The SEC statement only covers stablecoins that are “designed to maintain a stable value relative to the United States Dollar […], can be redeemed for USD on a one-for-one basis […], and are backed by assets held in a reserve that are considered low-risk and readily liquid with a USD-value that meets or exceeds the redemption value of the stablecoins in circulation.”

Such coins, according to the SEC, “do not involve the offer and sale of securities.”

Stablecoins are digital assets pegged to the price of a fiat currency, such as the U.S. dollar. Their value is often backed by liquid assets, including cash and U.S. Treasuries, although some may be backed by Bitcoin or even gold.

Issuers Tether (USDT) and Circle (USDC) dominate the stablecoin sector, managing reserves for products valued at $145 billion and $61 billion, respectively, according to the crypto data provider CoinGecko.

Under former SEC Chair Gary Gensler, stablecoins existed in a legal gray area. Because investors often use stablecoins as a way to park funds and avoid crypto market volatility, the crypto critic once described them as nothing more than digital “poker chips.”

With stablecoin legislation currently being weighed on Capitol Hill, a slew of financial institutions are poised to dive into the space, including Bank of America. Some experts foresee as many as 1,000 new stablecoins being launched within a year of federal stablecoin rules being established.

The SEC’s guidance on stablecoin follows agency commentary on meme coins and NFTs last month. The regulator said that most meme coins and NFTs would not be considered securities based on the agency’s application of the so-called Howey Test.

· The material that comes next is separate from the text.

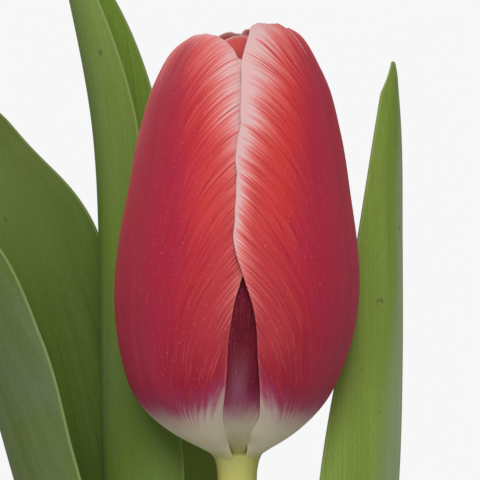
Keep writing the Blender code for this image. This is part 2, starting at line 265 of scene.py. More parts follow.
class Paint:
    """The nodes of one material, built round its Principled shader, whose even values are given by name."""

    def __init__(self, name, **even):
        self.material = bpy.data.materials.new(name)
        self.material.use_nodes = True
        self.tree = self.material.node_tree
        self.shader = self.tree.nodes["Principled BSDF"]
        for key, value in even.items():
            self.shader.inputs[key.replace("_", " ")].default_value = value

    def node(self, kind, settings=None, values=None, output=0):
        """A new node: its settings first, then the values or wires of its inputs. Returns one output."""
        made = self.tree.nodes.new(kind)
        for key, value in (settings or {}).items():
            setattr(made, key, value)
        for key, value in (values or {}).items():
            if isinstance(value, Wire):
                self.tree.links.new(value.socket, made.inputs[key])
            else:
                made.inputs[key].default_value = value
        return Wire(self, made.outputs[output])

    def maths(self, operation, *values):
        return self.node("ShaderNodeMath", {"operation": operation}, dict(enumerate(values)))

    def value(self, name):
        """The number that the mesh holds for each point under this name."""
        return self.node("ShaderNodeAttribute", {"attribute_name": name}, output=2)

    def place(self):
        """The point's own place in its piece, in metres."""
        return self.node("ShaderNodeTexCoord", output=3)

    def vector(self, x, y, z):
        return self.node("ShaderNodeCombineXYZ", values={0: x, 1: y, 2: z})

    def noise(self, where, scale, detail=2.0, roughness=0.5):
        values = {"Vector": where, "Scale": scale, "Detail": detail, "Roughness": roughness}
        return self.node("ShaderNodeTexNoise", values=values)

    def ease(self, value, low, high, start=0.0, end=1.0):
        """start where value is below low, end where it is above high, with a smooth step between."""
        values = {0: value, 1: low, 2: high, 3: start, 4: end}
        return self.node("ShaderNodeMapRange", {"interpolation_type": "SMOOTHSTEP"}, values)

    def color(self, factor, first, second):
        """The first colour where the factor is 0, the second where it is 1, and a mix between."""
        settings = {"data_type": "RGBA", "blend_type": "MIX", "clamp_factor": True}
        values = {0: factor}
        for socket, tint in ((6, first), (7, second)):
            values[socket] = tint if isinstance(tint, Wire) else (*tint, 1.0)
        return self.node("ShaderNodeMix", settings, values, output=2)

    def bump(self, height, distance):
        """The normals of a relief whose height of 1 stands this many millimetres off the surface."""
        values = {"Height": height, "Distance": distance * MM, "Strength": 1.0}
        return self.node("ShaderNodeBump", values=values)

    def finish(self, **wires):
        """Joins wires to the shader's inputs of these names and returns the material."""
        for key, wire in wires.items():
            self.tree.links.new(wire.socket, self.shader.inputs[key.replace("_", " ")])
        return self.material


def petal_paint(name, high, low, band, seed, deep=(0.38, 0.015, 0.050), purple=0.0, foot=1.3,
                cream_shade=1.0, span=(4, 44), blush=0.35, **even):
    """A petal's skin. Veins follow the fan coordinate 'vein', so that streaks leave the midrib and arch to
    the margins. The red goes from low to high over the heights of span, and to deep away from the margins.
    It grows paler towards them, streak by streak, over a band whose width is given for the lower and the
    upper petal, with a blush beside it. At the base it turns to cream, which is greener below the height
    of foot and multiplied by cream_shade, a painted shade for a base that lies in shadow. purple is how dark
    the red turns just above the cream."""
    paint = Paint(name, Roughness=0.5, Specular_IOR_Level=0.15, Sheen_Weight=0.09, Sheen_Roughness=0.5,
                  **even)
    paint.shader.inputs["Sheen Tint"].default_value = (1.0, 0.35, 0.45, 1.0)
    vein = paint.value("vein")
    rise = paint.value("rise")
    edge = paint.value("edge")
    height = paint.value("height")
    rib = paint.value("rib")
    streak = paint.noise(paint.vector(vein * 290.0, rise * 0.12, seed), 1.0, 2.0, 0.6)
    fine = paint.noise(paint.vector(vein * 620.0, rise * 0.25, seed + 7.0), 1.0, 1.0, 0.6)
    broad = paint.noise(paint.vector(vein * 80.0, rise * 0.09, seed + 3.0), 1.0, 2.0, 0.5)
    cloud = paint.noise(paint.place(), 160.0, 3.0, 0.6)
    lines = (streak - 0.5) * 1.5 + (fine - 0.5) * 0.7 + (broad - 0.5) * 0.7
    red = paint.color(paint.ease(height, *span), low, high)
    red = paint.color(paint.ease(height, 18.0, 11.0) * purple, red, (0.25, 0.018, 0.045))
    red = paint.color(paint.ease(lines, 0.02, -0.4) * 0.62, red, (0.22, 0.004, 0.03))
    red = paint.color(paint.ease(lines, 0.0, 0.4) * 0.36, red, (0.66, 0.12, 0.13))
    blushing = paint.ease(edge, 8.0, 2.0) * paint.ease(height, 9.0, 20.0) * blush
    red = paint.color(blushing, red, (0.58, 0.080, 0.075))
    red = paint.color(paint.ease(edge, 5.0, 12.0) * 0.75, red, deep)
    red = paint.color(paint.ease(cloud, 0.35, 0.75) * 0.2, red, (0.42, 0.02, 0.07))
    width = paint.ease(height, 34.0, 62.0, band[0], band[1])
    fall = paint.maths("EXPONENT", (edge / width) ** 1.4 * -1.0)
    strength = paint.ease(height, 16.0, 42.0, 0.12, 1.1)
    rim = paint.ease(edge, 0.35, 0.05) * paint.ease(height, 18.0, 9.0, 0.08, 0.3)
    rim = rim + paint.ease(edge, 1.1, 0.3) * paint.ease(height, 56.0, 59.0) * 0.7
    pale = fall * strength + lines * (0.2 + fall * (1.5 - fall) * strength * 2.0)
    inner_rib = paint.ease(rib, 3.5, 0.4) * paint.ease(height, 7.0, 14.0) * paint.ease(height, 42.0, 26.0)
    pale = pale + inner_rib * (lines * 0.25 + 0.04) + rim
    skin = paint.color(paint.ease(pale, 0.02, 0.52), red, (0.74, 0.17, 0.155))
    skin = paint.color(paint.ease(pale, 0.38, 0.95), skin, (0.72, 0.45, 0.44))
    low_rib = paint.ease(rib, 2.0, 0.3) * paint.ease(height, 17.0, 9.0) * purple
    skin = paint.color(low_rib, skin, (0.30, 0.10, 0.15))
    speck = paint.noise(paint.place(), 3000.0, 1.0, 0.5)
    skin = paint.color(paint.ease(speck, 0.64, 0.76) * 0.2, skin, (0.78, 0.26, 0.27))
    margin_lift = paint.maths("EXPONENT", edge * -0.45) * 3.4
    base_line = height + lines * 1.3 + (broad - 0.5) * 4.0 + (cloud - 0.5) * 3.0 - margin_lift
    skin = paint.color(paint.ease(base_line, 11.0, 6.2) * 0.6, skin, (0.36, 0.06, 0.16))
    # cream_shade below 1 is painted shade on the cream of a petal whose base lies in shadow.
    ivory = (0.66 * cream_shade, 0.60 * cream_shade, 0.42 * cream_shade)
    cream = paint.color(paint.ease(height, -0.4, foot), (0.50, 0.49, 0.15), ivory)
    cream = paint.color(paint.ease(lines, -0.3, 0.5) * 0.3, cream, (0.70, 0.64, 0.52))
    cream = paint.color(paint.ease(height, 3.0, 7.0) * 0.45, cream, (0.56, 0.38, 0.38))
    skin = paint.color(paint.ease(base_line, 8.2, 3.6), skin, cream)
    rough = 0.5 + (fine - 0.5) * 0.12
    relief = streak * 0.8 + fine * 0.35 + cloud * 0.1
    return paint.finish(Base_Color=skin, Roughness=rough, Normal=paint.bump(relief, 0.08))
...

Stablecoin legislation currently being debated in the House of Representatives and Senate does not allow for interest-bearing stablecoins. While Coinbase CEO Brian Armstrong has pushed for looser rules, Rep. French Hill (R-AR), chair of the powerful House Financial Services Committee, said the exclusion was a bipartisan starting point.

Algorithmic stablecoins are a unique class of stablecoins that aren’t backed by any assets. Instead, they often seek to maintain a stable price using a series of trading incentives.

One of the most notorious algorithmic stablecoins was TerraUSD, which shredded more than $40 billion worth of investors’ wealth as it collapsed over the course of a few days in 2022.

Lawmakers in the House Financial Services Committee held a markup session for the so-called STABLE Act earlier this week, which would establish a pathway to legality for stablecoin issuers across the U.S., both new and old.

However, lawmakers spent much of the markup focused on U.S. President Donald Trump’s personal involvement in the stablecoin sectors and potential conflicts of interest.

Editor’s note: This story was updated after publication with additional detail.